Although foreign borrowing has been for infrastructure development, such as for power and energy, ports, roads, bridges, water supply, agriculture, fisheries and irrigation that are beneficial, the high costs incurred and long periods of gestation are concerns for debt repayment. Besides this, all infrastructure development is not necessarily of benefit to the economy. Some high cost infrastructure development has been more a burden than a benefit as their economic returns are doubtful. The under utilized capacity of large infrastructure projects has been a serious economic blunder.
Warnings: In July this year the International Monetary Fund (IMF) cautioned Sri Lanka on foreign borrowings by the state and banks. At the time of the budget, the Central Bank too cautioned the government on financing the budget deficit through foreign borrowing.
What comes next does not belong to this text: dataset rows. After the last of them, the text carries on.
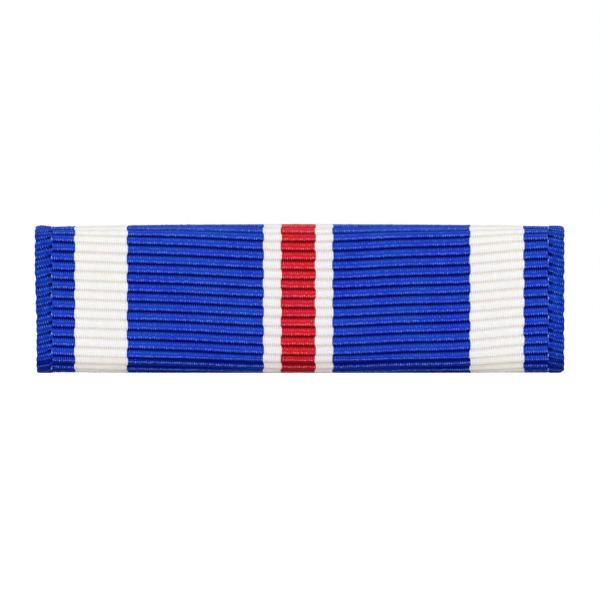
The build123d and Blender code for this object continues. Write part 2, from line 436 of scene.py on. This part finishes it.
def selvedge(name, side, border, material, seed):
    """One woven edge: tubular, its ribs half a pitch off the body's and falling away outwards."""
    width = half_width - abs(border)
    columns = selvedge_yarns * columns_per_yarn + 1
    share = np.linspace(-selvedge_overlap / width, 1, columns)[None, :]
    yarn = side * share * selvedge_yarns + np.zeros((len(row_rib), 1))
    s = first_groove + (row_rib + row_phase + 0.5)[:, None] * rib_pitch - selvedge_tilt * share
    s = sagging(s, bow(border))
    x = selvedge_x(side, share, s, border, width)
    height = selvedge_height(side, share, s, yarn, seed)
    shade = selvedge_shade(side, share)
    x, s, height, yarn, shade = (grid[:, ::side] for grid in (x, s, height, yarn, shade))
    thicknesses = (fabric, edge_thickness * fabric)[::side]
    return strip_object(name, x, s, height, yarn, material, shade, thicknesses)


def tube(points, radii, sides=8):
    """Vertices and faces of a tube through points, closed at each end by a fan of faces."""
    points = np.asarray(points)
    along = np.gradient(points, axis=0)
    along /= np.linalg.norm(along, axis=1)[:, None]
    reference = np.where(np.abs(along[:, :1]) > 0.9, [[0.0, 0.0, 1.0]], [[1.0, 0.0, 0.0]])
    first = np.cross(along, reference)
    first /= np.linalg.norm(first, axis=1)[:, None]
    second = np.cross(along, first)
    angle = (np.arange(sides) * 2 * math.pi / sides)[None, :, None]
    ring = np.cos(angle) * first[:, None] + np.sin(angle) * second[:, None]
    body = points[:, None] + np.asarray(radii)[:, None, None] * ring
    vertices = np.concatenate([body.reshape(-1, 3), points[:1], points[-1:]])
    count = len(points)
    faces = []
    for i in range(count - 1):
        for j in range(sides):
            k = (j + 1) % sides
            faces.append([i * sides + j, i * sides + k, (i + 1) * sides + k, (i + 1) * sides + j])
    start = count * sides
    last_ring = start - sides
    for j in range(sides):
        k = (j + 1) % sides
        faces.append([start, k, j])
        faces.append([start + 1, last_ring + j, last_ring + k])
    return vertices, faces


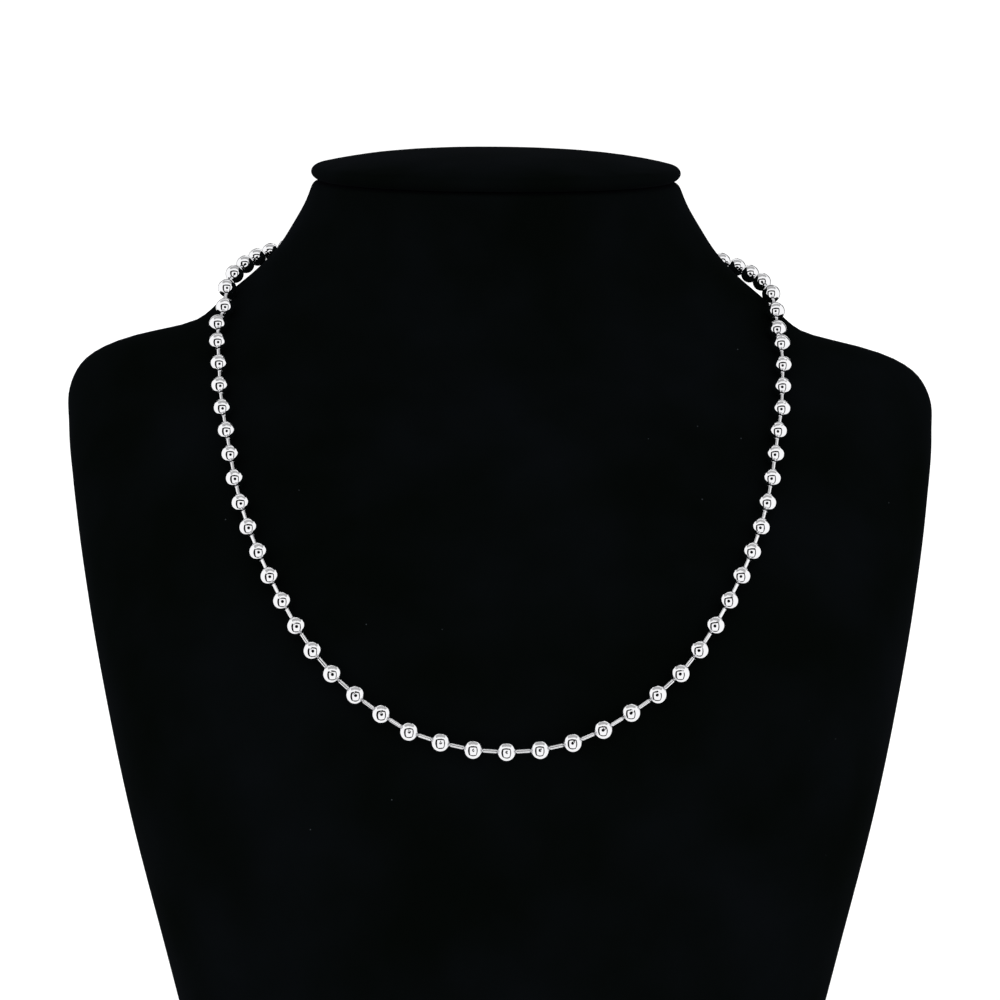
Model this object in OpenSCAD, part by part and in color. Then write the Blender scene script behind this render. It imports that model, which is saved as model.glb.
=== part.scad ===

In conclusion: At the end of 2014, the foreign debt is likely to have reached US$ 45 billion. This growing foreign debt burden, whose debt servicing costs are one fourth of export earnings, is a serious worry. Despite the huge foreign debt and its servicing cost being a severe burden on the economy, the government continues to increase its foreign debt.
The external finances of the country are often subject to external shocks, such as depressed demand for exports, sharp increases in import prices and volatile interest rates. Therefore more prudent foreign borrowing is essential. The government must restrain from further borrowing as well as reduce the debt with balance of payments surpluses.